DATA FOR PROCESSING:
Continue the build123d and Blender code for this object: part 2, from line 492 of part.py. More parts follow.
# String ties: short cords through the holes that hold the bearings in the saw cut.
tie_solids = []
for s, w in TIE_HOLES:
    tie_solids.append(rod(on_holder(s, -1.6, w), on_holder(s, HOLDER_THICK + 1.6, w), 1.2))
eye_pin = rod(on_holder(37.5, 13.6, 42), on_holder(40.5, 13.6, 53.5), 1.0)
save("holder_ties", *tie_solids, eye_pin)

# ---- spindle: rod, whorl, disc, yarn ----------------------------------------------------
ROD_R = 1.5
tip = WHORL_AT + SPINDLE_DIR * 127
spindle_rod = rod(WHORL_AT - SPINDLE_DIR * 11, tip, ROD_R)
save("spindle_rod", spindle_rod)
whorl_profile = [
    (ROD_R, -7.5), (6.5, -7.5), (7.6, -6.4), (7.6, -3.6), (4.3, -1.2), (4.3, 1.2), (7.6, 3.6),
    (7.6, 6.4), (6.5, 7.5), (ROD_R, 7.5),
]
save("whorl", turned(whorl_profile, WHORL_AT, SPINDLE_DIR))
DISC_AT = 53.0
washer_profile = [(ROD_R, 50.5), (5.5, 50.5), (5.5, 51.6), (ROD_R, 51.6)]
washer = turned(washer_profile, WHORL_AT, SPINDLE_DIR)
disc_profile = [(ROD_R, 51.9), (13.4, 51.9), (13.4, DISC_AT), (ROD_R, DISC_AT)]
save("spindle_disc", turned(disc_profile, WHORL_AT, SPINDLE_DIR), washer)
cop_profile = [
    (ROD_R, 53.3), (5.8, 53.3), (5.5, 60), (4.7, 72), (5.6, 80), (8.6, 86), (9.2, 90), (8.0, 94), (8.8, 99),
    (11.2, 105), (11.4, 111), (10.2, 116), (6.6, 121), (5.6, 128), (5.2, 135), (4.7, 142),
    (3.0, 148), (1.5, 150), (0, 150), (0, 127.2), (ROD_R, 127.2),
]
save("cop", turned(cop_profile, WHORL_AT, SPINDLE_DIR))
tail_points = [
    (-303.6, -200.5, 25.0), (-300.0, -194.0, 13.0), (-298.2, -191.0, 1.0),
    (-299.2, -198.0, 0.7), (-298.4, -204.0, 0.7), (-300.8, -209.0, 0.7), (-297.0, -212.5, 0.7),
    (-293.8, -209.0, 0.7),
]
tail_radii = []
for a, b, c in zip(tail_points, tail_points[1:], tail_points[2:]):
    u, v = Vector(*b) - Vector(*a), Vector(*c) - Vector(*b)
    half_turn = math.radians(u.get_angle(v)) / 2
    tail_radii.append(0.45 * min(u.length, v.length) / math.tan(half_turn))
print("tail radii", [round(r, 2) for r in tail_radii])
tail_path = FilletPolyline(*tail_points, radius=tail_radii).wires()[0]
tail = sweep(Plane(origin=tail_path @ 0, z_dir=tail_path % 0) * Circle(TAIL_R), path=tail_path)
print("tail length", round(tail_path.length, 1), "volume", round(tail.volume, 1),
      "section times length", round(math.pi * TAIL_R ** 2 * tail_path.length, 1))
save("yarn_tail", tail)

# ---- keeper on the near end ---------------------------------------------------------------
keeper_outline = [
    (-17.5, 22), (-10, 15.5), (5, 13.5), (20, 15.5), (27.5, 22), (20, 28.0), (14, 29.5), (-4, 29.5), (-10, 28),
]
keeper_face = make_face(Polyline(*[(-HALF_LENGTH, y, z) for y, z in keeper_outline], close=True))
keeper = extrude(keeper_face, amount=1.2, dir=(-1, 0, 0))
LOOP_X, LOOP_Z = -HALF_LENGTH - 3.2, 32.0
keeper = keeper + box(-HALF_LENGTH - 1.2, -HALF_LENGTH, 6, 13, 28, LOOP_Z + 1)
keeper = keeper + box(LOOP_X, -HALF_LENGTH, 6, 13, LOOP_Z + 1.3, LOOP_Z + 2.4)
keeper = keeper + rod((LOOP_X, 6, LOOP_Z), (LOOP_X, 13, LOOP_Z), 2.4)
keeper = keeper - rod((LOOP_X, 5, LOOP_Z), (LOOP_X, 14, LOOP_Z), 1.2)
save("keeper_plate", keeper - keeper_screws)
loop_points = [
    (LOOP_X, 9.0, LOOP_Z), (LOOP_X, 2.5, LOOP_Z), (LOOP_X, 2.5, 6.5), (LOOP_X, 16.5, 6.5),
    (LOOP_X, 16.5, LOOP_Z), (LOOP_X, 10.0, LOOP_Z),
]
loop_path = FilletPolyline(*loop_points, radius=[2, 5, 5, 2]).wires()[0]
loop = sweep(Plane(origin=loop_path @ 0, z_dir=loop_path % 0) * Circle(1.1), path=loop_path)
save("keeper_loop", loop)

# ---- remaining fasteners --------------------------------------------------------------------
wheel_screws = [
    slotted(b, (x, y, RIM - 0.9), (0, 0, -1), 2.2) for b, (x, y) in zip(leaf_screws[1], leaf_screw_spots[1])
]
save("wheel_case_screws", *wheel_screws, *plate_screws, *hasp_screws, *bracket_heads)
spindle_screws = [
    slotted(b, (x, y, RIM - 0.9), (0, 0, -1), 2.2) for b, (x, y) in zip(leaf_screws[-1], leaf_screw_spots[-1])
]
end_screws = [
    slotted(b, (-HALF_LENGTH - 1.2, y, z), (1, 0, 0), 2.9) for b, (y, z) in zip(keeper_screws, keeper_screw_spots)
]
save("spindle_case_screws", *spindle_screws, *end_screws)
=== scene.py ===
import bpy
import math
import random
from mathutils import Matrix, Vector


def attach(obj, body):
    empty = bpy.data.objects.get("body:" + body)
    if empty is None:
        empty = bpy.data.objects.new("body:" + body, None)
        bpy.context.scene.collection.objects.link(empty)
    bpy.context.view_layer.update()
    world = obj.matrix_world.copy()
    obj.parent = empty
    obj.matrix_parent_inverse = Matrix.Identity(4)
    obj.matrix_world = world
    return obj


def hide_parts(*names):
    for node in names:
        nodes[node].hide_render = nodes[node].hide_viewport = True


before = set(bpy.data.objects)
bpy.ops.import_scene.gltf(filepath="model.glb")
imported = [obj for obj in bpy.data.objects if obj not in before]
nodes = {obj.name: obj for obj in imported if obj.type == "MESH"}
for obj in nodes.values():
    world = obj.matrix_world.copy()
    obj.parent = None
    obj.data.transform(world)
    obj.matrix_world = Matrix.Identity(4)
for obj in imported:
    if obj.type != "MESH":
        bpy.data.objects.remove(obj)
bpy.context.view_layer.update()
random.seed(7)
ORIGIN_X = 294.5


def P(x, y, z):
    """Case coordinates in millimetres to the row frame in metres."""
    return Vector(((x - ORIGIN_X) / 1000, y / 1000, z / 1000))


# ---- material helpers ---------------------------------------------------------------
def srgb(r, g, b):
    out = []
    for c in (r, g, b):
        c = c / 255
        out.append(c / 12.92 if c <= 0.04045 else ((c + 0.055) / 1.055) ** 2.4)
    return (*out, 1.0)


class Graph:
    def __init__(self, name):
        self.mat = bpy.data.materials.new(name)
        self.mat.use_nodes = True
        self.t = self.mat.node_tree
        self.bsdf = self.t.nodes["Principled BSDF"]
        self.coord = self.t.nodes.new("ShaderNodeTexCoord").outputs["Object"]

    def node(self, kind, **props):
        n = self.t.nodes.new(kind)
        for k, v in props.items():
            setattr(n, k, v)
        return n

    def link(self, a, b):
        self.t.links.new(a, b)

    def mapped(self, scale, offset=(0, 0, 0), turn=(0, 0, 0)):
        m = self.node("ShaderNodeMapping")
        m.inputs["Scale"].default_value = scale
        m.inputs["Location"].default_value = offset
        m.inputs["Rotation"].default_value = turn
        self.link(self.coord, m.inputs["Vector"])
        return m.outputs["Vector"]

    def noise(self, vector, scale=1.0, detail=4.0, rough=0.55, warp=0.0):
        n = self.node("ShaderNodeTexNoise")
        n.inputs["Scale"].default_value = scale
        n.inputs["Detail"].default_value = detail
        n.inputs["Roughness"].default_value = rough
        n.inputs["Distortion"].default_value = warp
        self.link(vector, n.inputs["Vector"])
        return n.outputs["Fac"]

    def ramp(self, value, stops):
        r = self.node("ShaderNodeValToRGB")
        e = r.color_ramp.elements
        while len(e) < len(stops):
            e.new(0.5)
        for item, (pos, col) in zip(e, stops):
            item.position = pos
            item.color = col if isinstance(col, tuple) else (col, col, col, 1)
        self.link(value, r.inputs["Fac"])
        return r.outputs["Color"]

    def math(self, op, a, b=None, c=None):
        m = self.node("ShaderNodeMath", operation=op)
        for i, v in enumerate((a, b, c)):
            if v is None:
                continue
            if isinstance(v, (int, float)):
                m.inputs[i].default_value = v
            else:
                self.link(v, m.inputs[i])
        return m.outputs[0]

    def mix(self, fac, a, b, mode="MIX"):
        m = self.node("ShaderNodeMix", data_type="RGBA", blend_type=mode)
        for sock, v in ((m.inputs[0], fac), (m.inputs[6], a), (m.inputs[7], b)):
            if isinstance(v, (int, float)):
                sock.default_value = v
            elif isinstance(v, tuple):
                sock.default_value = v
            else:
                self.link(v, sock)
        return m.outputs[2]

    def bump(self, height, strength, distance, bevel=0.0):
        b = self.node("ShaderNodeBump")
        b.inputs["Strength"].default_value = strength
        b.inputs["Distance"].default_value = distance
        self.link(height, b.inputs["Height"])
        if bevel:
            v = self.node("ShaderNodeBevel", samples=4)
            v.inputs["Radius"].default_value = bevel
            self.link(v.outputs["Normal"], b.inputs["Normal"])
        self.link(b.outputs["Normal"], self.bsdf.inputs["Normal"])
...
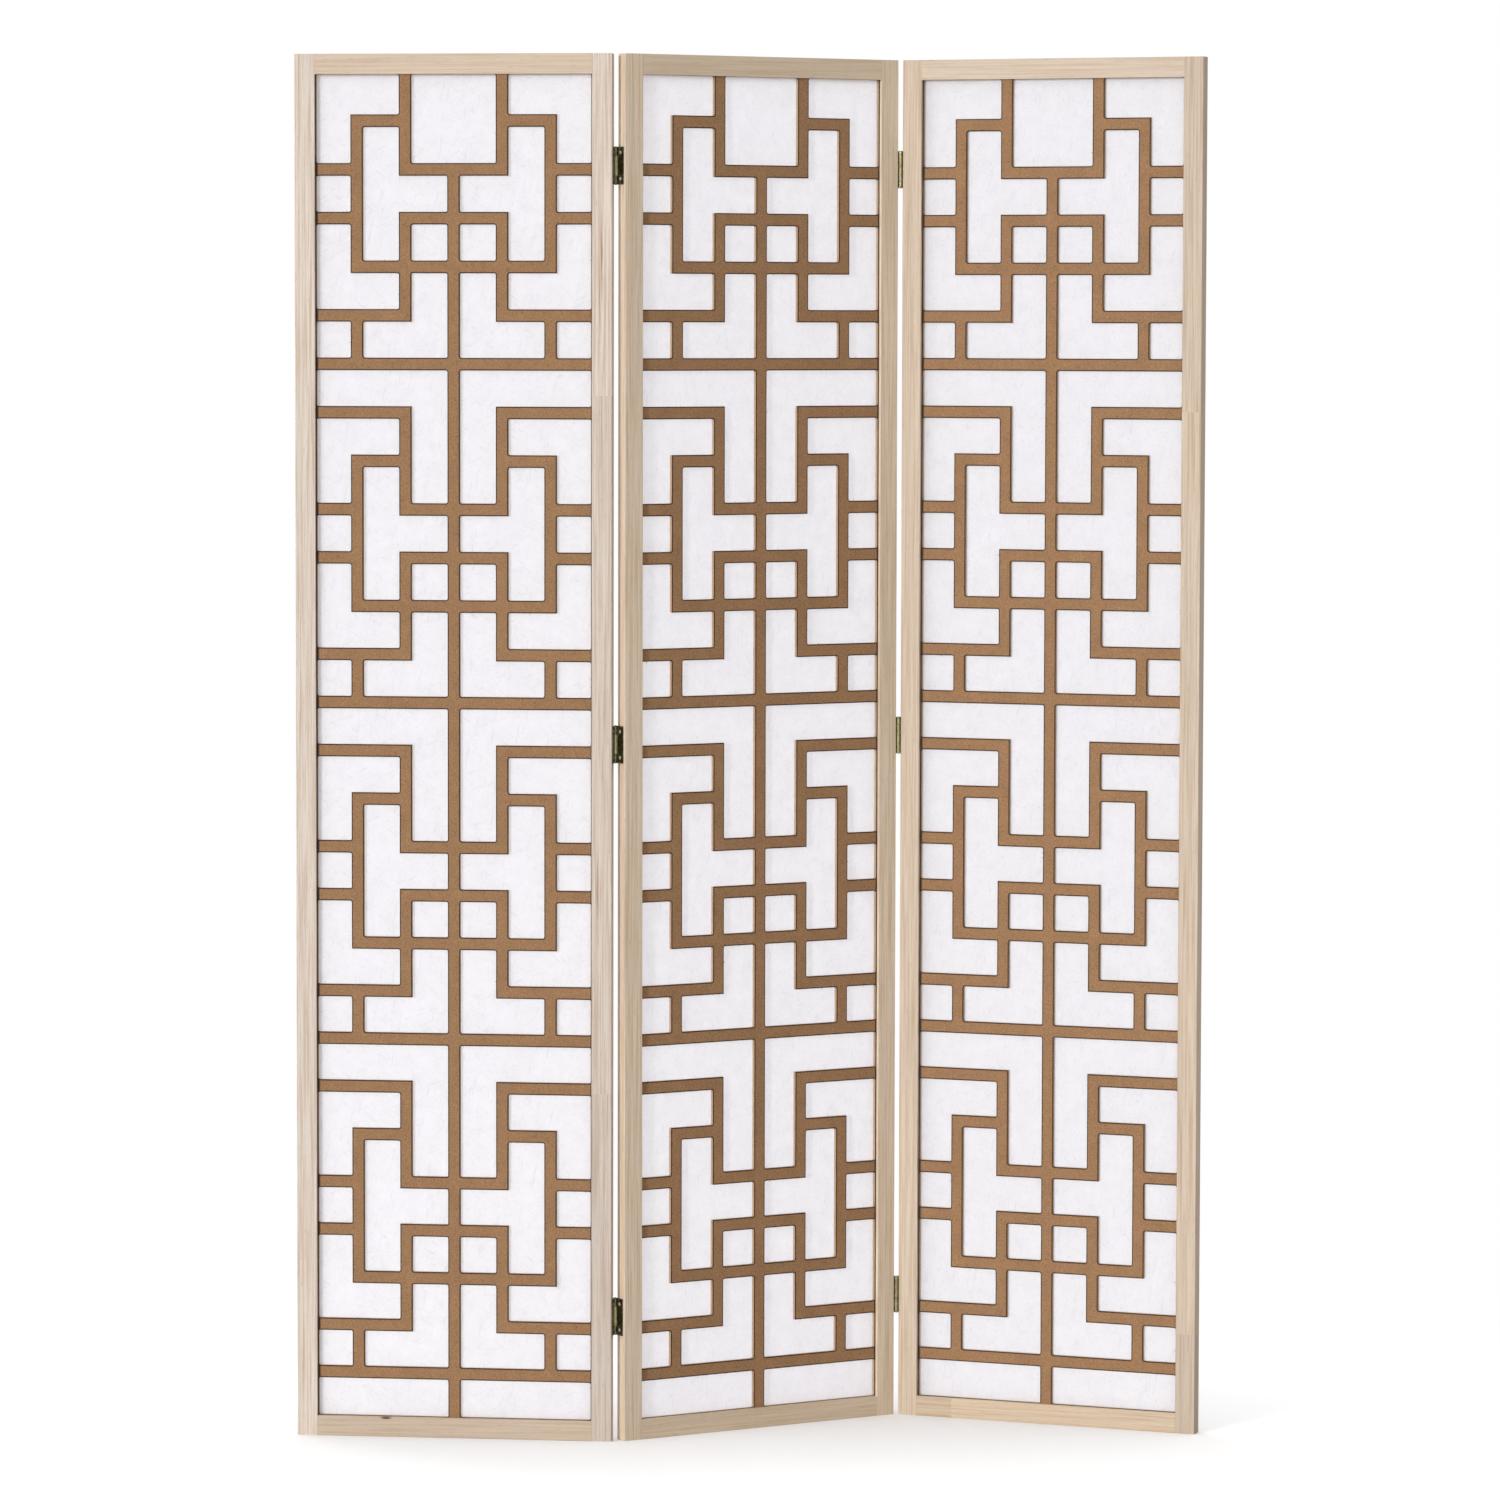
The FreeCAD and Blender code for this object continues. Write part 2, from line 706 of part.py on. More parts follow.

EXERCISE TASK:
Pick every line with "this" in it and copy it.

OUTPUT OF THE EXERCISE:
Continue the build123d and Blender code for this object: part 2, from line 492 of part.py. More parts follow.
The FreeCAD and Blender code for this object continues. Write part 2, from line 706 of part.py on. More parts follow.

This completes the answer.